**PROBLEM DESCRIPTION:**
Copy out the line that contains "BACK_Y + RAIL_SET_BACK, paint)", the line that contains "zip(*points))), Vector(map(max, zip(*points)))", and every line between them, exactly, and nothing else.

**GIVEN MATERIAL:**
----------

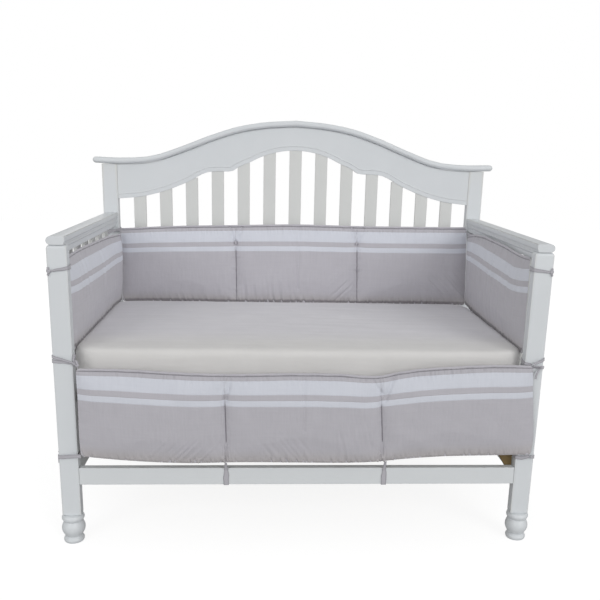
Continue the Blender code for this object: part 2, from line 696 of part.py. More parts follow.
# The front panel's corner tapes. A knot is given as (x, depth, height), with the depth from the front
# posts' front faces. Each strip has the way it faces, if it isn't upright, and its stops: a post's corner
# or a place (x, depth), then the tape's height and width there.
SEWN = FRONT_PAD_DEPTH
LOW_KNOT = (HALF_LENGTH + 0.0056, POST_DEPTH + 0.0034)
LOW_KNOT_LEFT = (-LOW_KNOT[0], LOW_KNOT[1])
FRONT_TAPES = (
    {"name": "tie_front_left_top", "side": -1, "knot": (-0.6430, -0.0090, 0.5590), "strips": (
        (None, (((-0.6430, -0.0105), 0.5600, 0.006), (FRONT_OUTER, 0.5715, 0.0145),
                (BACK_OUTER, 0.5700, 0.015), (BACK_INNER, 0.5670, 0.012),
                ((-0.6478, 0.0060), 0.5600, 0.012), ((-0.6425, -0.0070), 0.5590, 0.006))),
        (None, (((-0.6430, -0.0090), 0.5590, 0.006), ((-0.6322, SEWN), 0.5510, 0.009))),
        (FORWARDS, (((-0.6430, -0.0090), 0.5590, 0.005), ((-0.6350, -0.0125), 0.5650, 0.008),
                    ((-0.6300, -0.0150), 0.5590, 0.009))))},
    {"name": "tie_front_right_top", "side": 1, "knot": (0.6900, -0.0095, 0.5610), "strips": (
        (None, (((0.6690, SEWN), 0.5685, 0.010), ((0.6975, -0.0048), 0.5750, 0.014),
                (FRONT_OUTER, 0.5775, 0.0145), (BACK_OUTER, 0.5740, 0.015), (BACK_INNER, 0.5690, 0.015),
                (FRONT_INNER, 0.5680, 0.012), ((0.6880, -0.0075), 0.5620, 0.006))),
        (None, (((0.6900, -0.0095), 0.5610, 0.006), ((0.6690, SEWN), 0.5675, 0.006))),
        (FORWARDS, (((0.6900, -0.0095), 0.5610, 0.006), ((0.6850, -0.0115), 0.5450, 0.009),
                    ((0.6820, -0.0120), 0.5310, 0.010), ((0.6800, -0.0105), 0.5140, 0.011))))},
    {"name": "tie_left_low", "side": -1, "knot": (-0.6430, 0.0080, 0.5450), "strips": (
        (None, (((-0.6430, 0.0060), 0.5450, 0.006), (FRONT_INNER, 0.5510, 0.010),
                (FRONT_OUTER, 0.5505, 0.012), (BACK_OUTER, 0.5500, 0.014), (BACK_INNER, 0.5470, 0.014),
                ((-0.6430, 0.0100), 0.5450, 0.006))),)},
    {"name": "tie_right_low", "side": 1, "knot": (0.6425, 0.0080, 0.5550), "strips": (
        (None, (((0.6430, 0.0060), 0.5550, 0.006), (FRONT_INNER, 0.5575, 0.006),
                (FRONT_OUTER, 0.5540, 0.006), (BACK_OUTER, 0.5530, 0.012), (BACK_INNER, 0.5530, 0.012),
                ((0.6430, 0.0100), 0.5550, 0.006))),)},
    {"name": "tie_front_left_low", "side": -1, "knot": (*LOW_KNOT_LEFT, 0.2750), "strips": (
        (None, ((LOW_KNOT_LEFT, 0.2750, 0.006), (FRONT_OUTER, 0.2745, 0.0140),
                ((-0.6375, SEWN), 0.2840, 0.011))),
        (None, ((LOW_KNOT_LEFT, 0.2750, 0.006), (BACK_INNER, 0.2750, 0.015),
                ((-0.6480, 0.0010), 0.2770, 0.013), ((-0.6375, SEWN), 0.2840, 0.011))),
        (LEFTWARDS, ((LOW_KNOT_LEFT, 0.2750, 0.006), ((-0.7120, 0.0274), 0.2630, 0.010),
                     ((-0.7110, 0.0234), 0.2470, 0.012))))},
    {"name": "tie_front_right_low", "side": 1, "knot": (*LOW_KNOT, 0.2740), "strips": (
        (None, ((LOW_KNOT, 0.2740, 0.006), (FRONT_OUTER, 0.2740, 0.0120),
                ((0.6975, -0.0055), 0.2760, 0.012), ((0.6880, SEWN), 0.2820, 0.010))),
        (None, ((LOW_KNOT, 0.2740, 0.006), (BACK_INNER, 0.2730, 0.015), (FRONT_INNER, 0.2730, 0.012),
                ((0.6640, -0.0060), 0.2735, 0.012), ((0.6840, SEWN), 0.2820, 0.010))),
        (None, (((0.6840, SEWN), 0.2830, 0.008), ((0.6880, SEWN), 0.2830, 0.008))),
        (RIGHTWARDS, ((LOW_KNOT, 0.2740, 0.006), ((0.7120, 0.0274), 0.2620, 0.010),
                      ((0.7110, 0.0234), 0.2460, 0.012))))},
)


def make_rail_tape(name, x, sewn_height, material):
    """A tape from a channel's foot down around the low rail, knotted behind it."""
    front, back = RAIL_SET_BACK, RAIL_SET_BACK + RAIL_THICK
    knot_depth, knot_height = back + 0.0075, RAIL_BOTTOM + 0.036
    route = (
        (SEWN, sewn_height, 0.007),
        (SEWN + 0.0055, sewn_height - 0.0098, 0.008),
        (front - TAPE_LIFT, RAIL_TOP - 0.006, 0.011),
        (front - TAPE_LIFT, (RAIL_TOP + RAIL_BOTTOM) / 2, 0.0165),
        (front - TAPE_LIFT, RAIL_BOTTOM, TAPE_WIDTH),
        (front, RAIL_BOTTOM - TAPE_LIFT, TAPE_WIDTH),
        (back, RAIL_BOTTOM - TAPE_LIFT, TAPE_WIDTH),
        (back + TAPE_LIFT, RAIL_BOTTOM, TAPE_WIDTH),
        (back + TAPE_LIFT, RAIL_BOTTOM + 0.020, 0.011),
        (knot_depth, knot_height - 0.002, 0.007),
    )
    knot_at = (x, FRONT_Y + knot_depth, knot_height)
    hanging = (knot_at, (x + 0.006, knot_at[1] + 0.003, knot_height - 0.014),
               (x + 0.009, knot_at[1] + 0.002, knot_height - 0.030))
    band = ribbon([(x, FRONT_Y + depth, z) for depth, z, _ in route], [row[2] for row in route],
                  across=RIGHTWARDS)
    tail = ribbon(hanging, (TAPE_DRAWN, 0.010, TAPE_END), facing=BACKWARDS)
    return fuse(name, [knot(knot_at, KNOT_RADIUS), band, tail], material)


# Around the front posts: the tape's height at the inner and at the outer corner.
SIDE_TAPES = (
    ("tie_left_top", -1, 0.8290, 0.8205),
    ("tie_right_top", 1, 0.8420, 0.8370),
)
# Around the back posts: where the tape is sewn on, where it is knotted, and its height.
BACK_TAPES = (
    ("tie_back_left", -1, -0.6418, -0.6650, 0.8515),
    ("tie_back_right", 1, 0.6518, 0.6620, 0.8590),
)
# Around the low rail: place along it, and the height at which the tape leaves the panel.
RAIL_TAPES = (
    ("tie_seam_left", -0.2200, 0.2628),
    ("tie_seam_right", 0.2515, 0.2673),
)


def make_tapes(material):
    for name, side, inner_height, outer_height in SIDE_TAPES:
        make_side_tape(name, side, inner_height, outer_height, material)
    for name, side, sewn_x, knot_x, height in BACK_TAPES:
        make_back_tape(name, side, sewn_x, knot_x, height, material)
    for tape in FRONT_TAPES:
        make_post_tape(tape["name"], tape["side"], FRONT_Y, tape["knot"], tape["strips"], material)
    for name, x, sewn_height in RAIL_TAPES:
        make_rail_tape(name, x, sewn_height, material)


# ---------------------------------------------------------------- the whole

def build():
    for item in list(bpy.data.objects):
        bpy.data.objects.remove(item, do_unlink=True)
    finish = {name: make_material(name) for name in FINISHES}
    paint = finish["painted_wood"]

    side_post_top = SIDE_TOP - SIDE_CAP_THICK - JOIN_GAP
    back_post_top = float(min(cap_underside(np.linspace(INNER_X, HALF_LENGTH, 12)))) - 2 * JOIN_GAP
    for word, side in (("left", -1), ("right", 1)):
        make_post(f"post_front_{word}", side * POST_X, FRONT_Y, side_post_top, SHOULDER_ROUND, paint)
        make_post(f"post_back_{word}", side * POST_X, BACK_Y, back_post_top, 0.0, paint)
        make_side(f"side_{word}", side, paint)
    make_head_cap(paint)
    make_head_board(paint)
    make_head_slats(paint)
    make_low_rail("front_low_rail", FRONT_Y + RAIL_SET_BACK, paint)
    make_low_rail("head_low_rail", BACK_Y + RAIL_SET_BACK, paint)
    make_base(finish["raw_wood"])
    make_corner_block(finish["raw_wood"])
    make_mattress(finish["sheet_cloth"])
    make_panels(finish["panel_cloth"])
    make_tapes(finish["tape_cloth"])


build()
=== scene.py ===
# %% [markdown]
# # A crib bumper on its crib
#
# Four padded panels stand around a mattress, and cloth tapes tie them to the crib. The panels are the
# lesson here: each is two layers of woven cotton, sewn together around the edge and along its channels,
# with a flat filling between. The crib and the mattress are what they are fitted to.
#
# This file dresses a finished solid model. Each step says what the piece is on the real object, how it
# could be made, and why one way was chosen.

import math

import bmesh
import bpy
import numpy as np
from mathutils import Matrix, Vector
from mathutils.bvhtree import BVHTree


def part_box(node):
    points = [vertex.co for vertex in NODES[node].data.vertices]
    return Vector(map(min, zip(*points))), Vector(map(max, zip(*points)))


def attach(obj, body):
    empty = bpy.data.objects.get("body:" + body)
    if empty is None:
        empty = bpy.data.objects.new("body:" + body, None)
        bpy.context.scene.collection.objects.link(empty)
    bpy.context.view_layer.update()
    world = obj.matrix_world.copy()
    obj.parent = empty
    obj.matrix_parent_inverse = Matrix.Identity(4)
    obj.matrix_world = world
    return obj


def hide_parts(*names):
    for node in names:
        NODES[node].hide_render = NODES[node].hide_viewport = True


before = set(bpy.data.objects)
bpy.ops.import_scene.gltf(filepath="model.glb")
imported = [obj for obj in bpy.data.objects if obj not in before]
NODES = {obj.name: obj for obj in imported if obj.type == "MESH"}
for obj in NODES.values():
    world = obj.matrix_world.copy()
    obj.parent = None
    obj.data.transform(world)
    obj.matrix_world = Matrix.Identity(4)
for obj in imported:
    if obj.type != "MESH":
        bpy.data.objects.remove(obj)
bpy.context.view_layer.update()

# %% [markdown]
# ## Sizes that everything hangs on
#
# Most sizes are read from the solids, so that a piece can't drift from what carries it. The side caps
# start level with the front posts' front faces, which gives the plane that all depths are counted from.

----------

**OUTPUT OF THE TASK:**
    make_low_rail("head_low_rail", BACK_Y + RAIL_SET_BACK, paint)
    make_base(finish["raw_wood"])
    make_corner_block(finish["raw_wood"])
    make_mattress(finish["sheet_cloth"])
    make_panels(finish["panel_cloth"])
    make_tapes(finish["tape_cloth"])


build()
=== scene.py ===
# %% [markdown]
# # A crib bumper on its crib
#
# Four padded panels stand around a mattress, and cloth tapes tie them to the crib. The panels are the
# lesson here: each is two layers of woven cotton, sewn together around the edge and along its channels,
# with a flat filling between. The crib and the mattress are what they are fitted to.
#
# This file dresses a finished solid model. Each step says what the piece is on the real object, how it
# could be made, and why one way was chosen.

import math

import bmesh
import bpy
import numpy as np
from mathutils import Matrix, Vector
from mathutils.bvhtree import BVHTree


def part_box(node):
    points = [vertex.co for vertex in NODES[node].data.vertices]
    return Vector(map(min, zip(*points))), Vector(map(max, zip(*points)))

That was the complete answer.